I lost my glasses yesterday, and as I myopically biked home I felt myself enter, again and again, a field of static. As I age, the world as my eyes report it will lose sharpness as my vision declines. Shapes will agglomerate, lose signal. Any of us, in time, will naturally enter a state that is the inverse of locked-in syndrome: though capable of a response, we will never see or hear or smell the prompt we might have been responding to.

In John Gardner’s Grendel, a Sartrean dragon offers small solace: “Half of suffering: things fade.”

When we smoke, we do so waiting, more often than not: for a friend to arrive, for a stroke of genius, for a worldly pain to pass. In our waiting burn the wick of the world. Reshuffle the deck, smoke another one, just pass two minutes, two measly minutes, and who knows what will turn up.

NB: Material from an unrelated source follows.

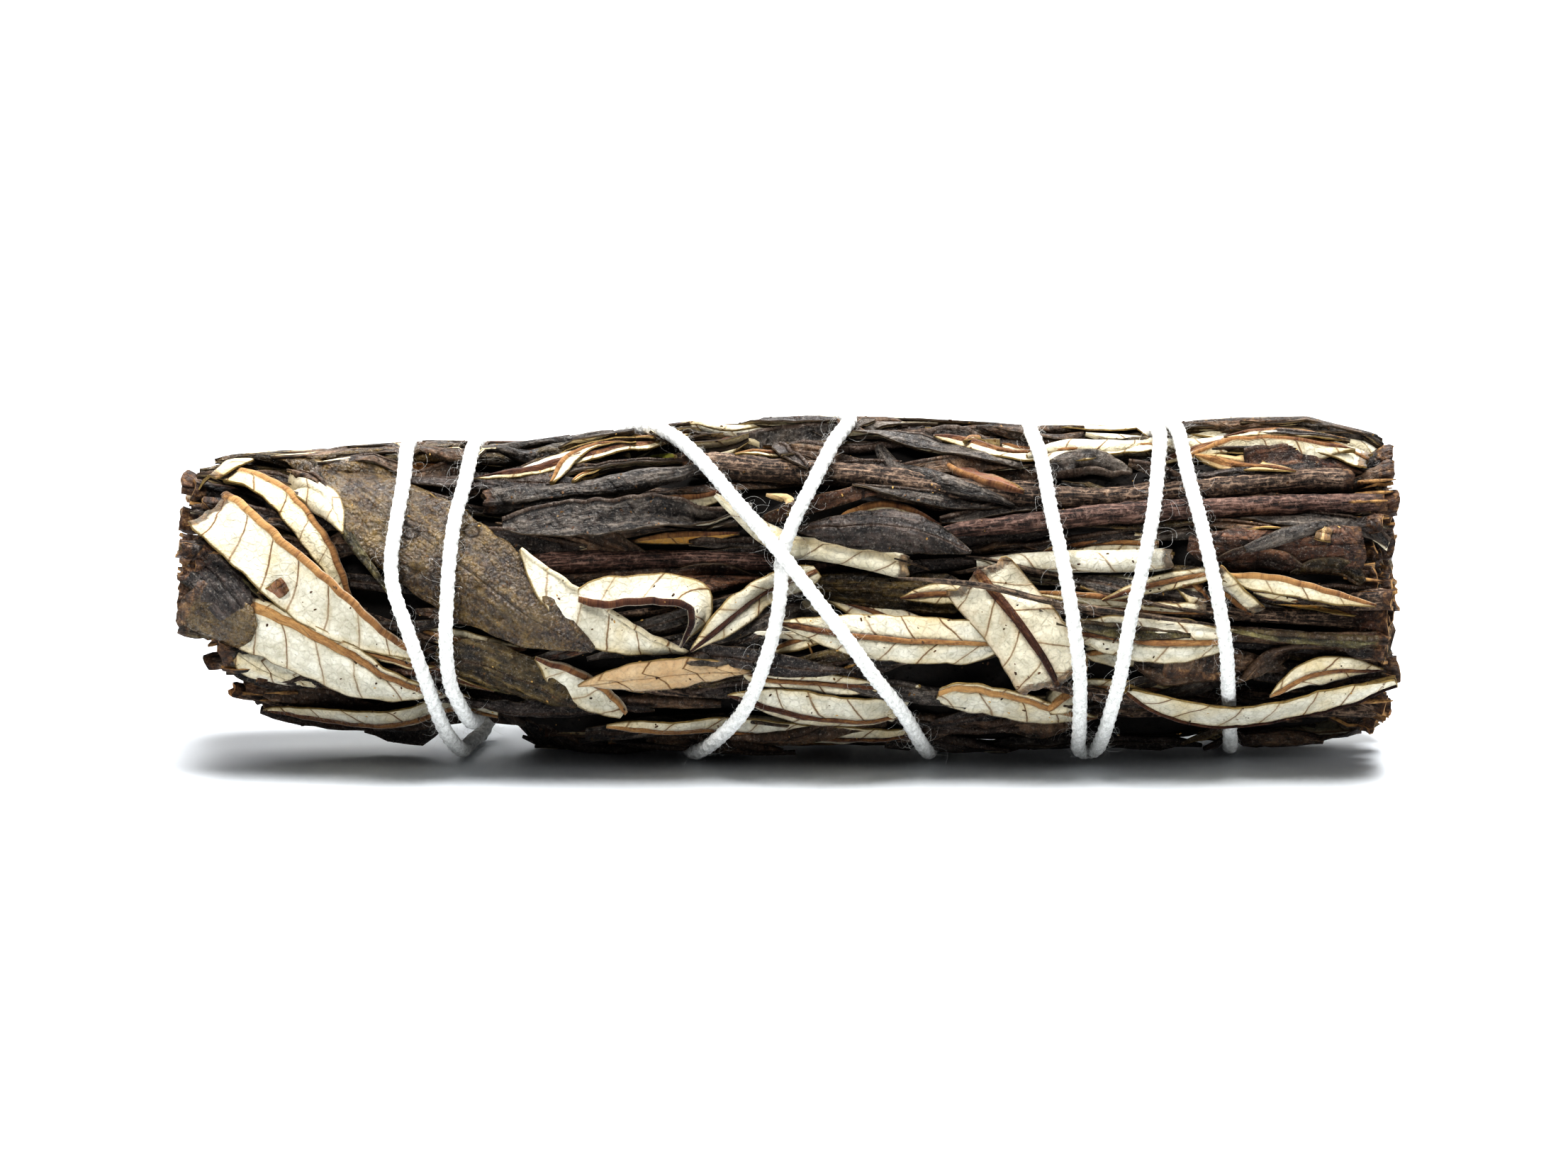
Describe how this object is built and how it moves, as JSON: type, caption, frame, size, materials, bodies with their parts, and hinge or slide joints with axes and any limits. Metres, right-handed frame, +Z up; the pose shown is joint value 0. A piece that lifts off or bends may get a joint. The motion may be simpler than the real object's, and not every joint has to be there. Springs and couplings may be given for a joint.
{
  "type": "smudge stick",
  "caption": "Hand-sized bundle of dried yerba santa: woody stems and leathery, felt-backed leaves packed side by side and bound with a criss-crossed white cotton string.",
  "frame": {"origin": "middle of the box that holds the bundle, on the surface that it lies on", "axes": "+X along the bundle, +Z up, -Y the side with the widest spread of pale leaves"},
  "size_m": [0.1014, 0.0292, 0.0286],
  "materials": {
    "packed_leaves": "matte",
    "bark": "matte",
    "felted_underside": "matte",
    "resinous_upper_side": "satin",
    "dry_brown_leaf": "matte",
    "cotton": "matte"
  },
  "bodies": {
    "root": {"brown_leaf_01": "dry_brown_leaf", "dark_leaf_01": "resinous_upper_side", "dark_leaf_02": "resinous_upper_side", "dark_leaf_03": "resinous_upper_side", "dark_leaf_04": "resinous_upper_side", "dark_leaf_05": "resinous_upper_side", "dark_leaf_06": "resinous_upper_side", "dark_leaf_07": "resinous_upper_side", "dark_leaf_08": "resinous_upper_side", "dark_leaf_09": "resinous_upper_side", "dark_leaf_10": "resinous_upper_side", "dark_leaf_11": "resinous_upper_side", "dark_leaf_12": "resinous_upper_side", "dark_leaf_13": "resinous_upper_side", "dark_leaf_14": "resinous_upper_side", "dark_leaf_15": "resinous_upper_side", "dark_leaf_16": "resinous_upper_side", "dark_leaf_17": "resinous_upper_side", "dark_leaf_18": "resinous_upper_side", "packed_leaves": "packed_leaves", "pale_leaf_01": "felted_underside", "pale_leaf_02": "felted_underside", "pale_leaf_03": "felted_underside", "pale_leaf_04": "felted_underside", "pale_leaf_05": "felted_underside", "pale_leaf_06": "felted_underside", "pale_leaf_07": "felted_underside", "pale_leaf_08": "felted_underside", "pale_leaf_09": "felted_underside", "pale_leaf_10": "felted_underside", "pale_leaf_11": "felted_underside", "pale_leaf_12": "felted_underside", "pale_leaf_13": "felted_underside", "pale_leaf_14": "felted_underside", "pale_leaf_15": "felted_underside", "pale_leaf_16": "felted_underside", "pale_leaf_17": "felted_underside", "pale_leaf_18": "felted_underside", "pale_leaf_19": "felted_underside", "pale_leaf_20": "felted_underside", "pale_leaf_21": "felted_underside", "pale_leaf_22": "felted_underside", "pale_leaf_23": "felted_underside", "pale_leaf_24": "felted_underside", "pale_leaf_25": "felted_underside", "pale_leaf_26": "felted_underside", "pale_leaf_27": "felted_underside", "pale_leaf_28": "felted_underside", "pale_leaf_29": "felted_underside", "stem_01": "bark", "stem_02": "bark", "stem_03": "bark", "stem_04": "bark", "stem_05": "bark", "stem_06": "bark", "stem_07": "bark", "stem_08": "bark", "stem_09": "bark", "string": "cotton", "twig_01": "bark"}
  },
  "joints": []
}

I don’t discern any patterns of augury in the roughness of the brick, nor in the unanswering disdain of the glowering street. But I won’t wait around for a better signal—“happens,” I know, is the most seductive word in the Anglo-American lexicon.

The reentry to being, Celan’s Atemwende, breath-turn. I feel for the grain of the moment, Dasein, welcome its infinite textures. I am glad that God for now has not made the rough plain, that he has not yet taken the crooked places away from us and made them straight.